## Exercise brief
Reproduce the records exactly.

+++ The data +++

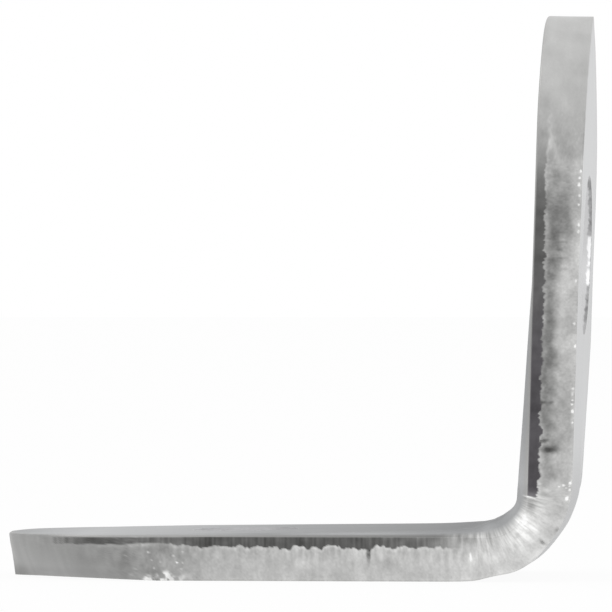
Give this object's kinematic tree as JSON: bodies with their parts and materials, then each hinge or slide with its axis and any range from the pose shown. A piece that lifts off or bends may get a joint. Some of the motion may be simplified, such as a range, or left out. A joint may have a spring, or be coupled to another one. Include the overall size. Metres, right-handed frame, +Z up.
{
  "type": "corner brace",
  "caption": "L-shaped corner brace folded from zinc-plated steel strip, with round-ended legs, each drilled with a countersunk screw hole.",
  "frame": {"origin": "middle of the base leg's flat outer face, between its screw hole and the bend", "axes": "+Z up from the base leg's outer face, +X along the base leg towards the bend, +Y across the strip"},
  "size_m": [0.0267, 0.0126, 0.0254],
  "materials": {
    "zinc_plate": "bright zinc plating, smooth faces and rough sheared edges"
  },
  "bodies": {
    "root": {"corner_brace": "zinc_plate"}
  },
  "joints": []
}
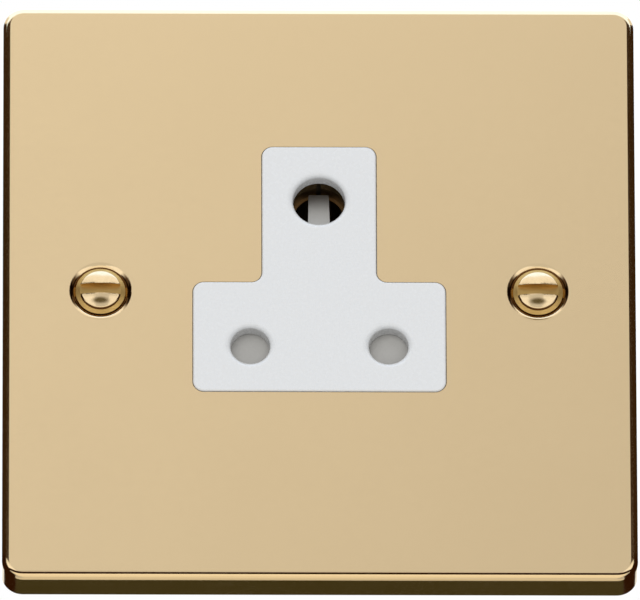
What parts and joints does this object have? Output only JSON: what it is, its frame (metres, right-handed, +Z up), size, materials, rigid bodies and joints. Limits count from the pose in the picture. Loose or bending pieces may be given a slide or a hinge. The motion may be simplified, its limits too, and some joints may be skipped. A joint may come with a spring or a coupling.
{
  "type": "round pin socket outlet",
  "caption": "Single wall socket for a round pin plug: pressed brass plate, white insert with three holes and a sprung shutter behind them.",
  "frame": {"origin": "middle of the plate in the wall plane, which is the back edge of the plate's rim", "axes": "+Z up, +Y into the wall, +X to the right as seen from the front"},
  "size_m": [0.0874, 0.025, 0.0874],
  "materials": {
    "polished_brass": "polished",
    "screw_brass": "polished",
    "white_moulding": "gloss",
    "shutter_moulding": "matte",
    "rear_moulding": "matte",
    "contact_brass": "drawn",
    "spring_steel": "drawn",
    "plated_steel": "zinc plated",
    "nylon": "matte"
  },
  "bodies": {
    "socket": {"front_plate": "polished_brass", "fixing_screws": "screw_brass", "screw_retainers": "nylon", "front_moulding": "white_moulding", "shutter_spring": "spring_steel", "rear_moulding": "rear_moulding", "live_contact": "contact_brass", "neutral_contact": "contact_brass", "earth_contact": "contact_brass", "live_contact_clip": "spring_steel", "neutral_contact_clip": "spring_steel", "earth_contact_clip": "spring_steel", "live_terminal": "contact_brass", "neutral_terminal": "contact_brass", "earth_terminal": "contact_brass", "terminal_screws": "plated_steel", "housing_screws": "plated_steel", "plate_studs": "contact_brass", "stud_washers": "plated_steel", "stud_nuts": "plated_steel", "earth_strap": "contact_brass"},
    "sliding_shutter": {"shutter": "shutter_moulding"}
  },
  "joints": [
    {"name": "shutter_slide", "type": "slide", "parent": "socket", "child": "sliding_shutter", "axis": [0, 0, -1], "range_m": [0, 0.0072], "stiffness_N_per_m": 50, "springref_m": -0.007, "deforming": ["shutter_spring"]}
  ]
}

+++

## Answer below
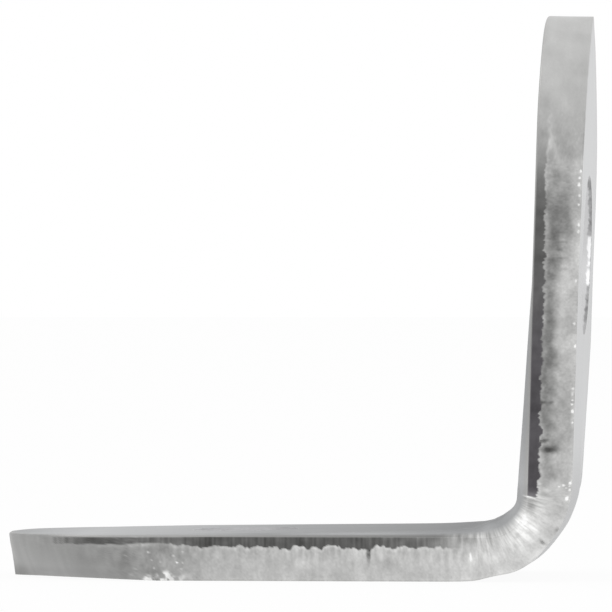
Give this object's kinematic tree as JSON: bodies with their parts and materials, then each hinge or slide with its axis and any range from the pose shown. A piece that lifts off or bends may get a joint. Some of the motion may be simplified, such as a range, or left out. A joint may have a spring, or be coupled to another one. Include the overall size. Metres, right-handed frame, +Z up.
{
  "type": "corner brace",
  "caption": "L-shaped corner brace folded from zinc-plated steel strip, with round-ended legs, each drilled with a countersunk screw hole.",
  "frame": {"origin": "middle of the base leg's flat outer face, between its screw hole and the bend", "axes": "+Z up from the base leg's outer face, +X along the base leg towards the bend, +Y across the strip"},
  "size_m": [0.0267, 0.0126, 0.0254],
  "materials": {
    "zinc_plate": "bright zinc plating, smooth faces and rough sheared edges"
  },
  "bodies": {
    "root": {"corner_brace": "zinc_plate"}
  },
  "joints": []
}
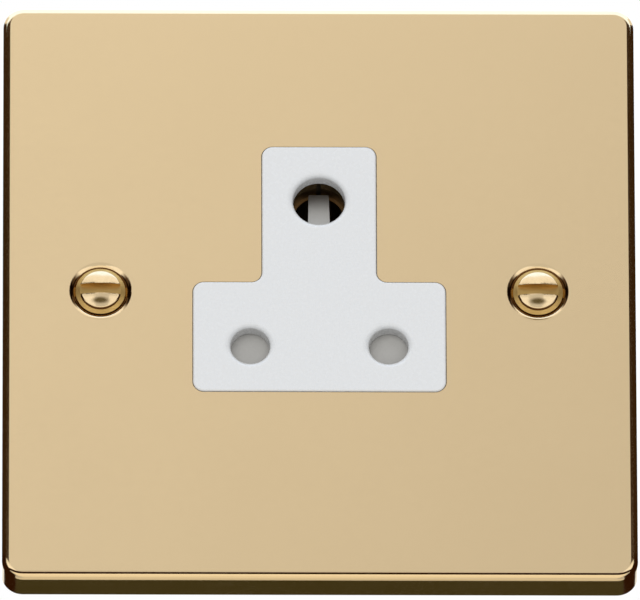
What parts and joints does this object have? Output only JSON: what it is, its frame (metres, right-handed, +Z up), size, materials, rigid bodies and joints. Limits count from the pose in the picture. Loose or bending pieces may be given a slide or a hinge. The motion may be simplified, its limits too, and some joints may be skipped. A joint may come with a spring or a coupling.
{
  "type": "round pin socket outlet",
  "caption": "Single wall socket for a round pin plug: pressed brass plate, white insert with three holes and a sprung shutter behind them.",
  "frame": {"origin": "middle of the plate in the wall plane, which is the back edge of the plate's rim", "axes": "+Z up, +Y into the wall, +X to the right as seen from the front"},
  "size_m": [0.0874, 0.025, 0.0874],
  "materials": {
    "polished_brass": "polished",
    "screw_brass": "polished",
    "white_moulding": "gloss",
    "shutter_moulding": "matte",
    "rear_moulding": "matte",
    "contact_brass": "drawn",
    "spring_steel": "drawn",
    "plated_steel": "zinc plated",
    "nylon": "matte"
  },
  "bodies": {
    "socket": {"front_plate": "polished_brass", "fixing_screws": "screw_brass", "screw_retainers": "nylon", "front_moulding": "white_moulding", "shutter_spring": "spring_steel", "rear_moulding": "rear_moulding", "live_contact": "contact_brass", "neutral_contact": "contact_brass", "earth_contact": "contact_brass", "live_contact_clip": "spring_steel", "neutral_contact_clip": "spring_steel", "earth_contact_clip": "spring_steel", "live_terminal": "contact_brass", "neutral_terminal": "contact_brass", "earth_terminal": "contact_brass", "terminal_screws": "plated_steel", "housing_screws": "plated_steel", "plate_studs": "contact_brass", "stud_washers": "plated_steel", "stud_nuts": "plated_steel", "earth_strap": "contact_brass"},
    "sliding_shutter": {"shutter": "shutter_moulding"}
  },
  "joints": [
    {"name": "shutter_slide", "type": "slide", "parent": "socket", "child": "sliding_shutter", "axis": [0, 0, -1], "range_m": [0, 0.0072], "stiffness_N_per_m": 50, "springref_m": -0.007, "deforming": ["shutter_spring"]}
  ]
}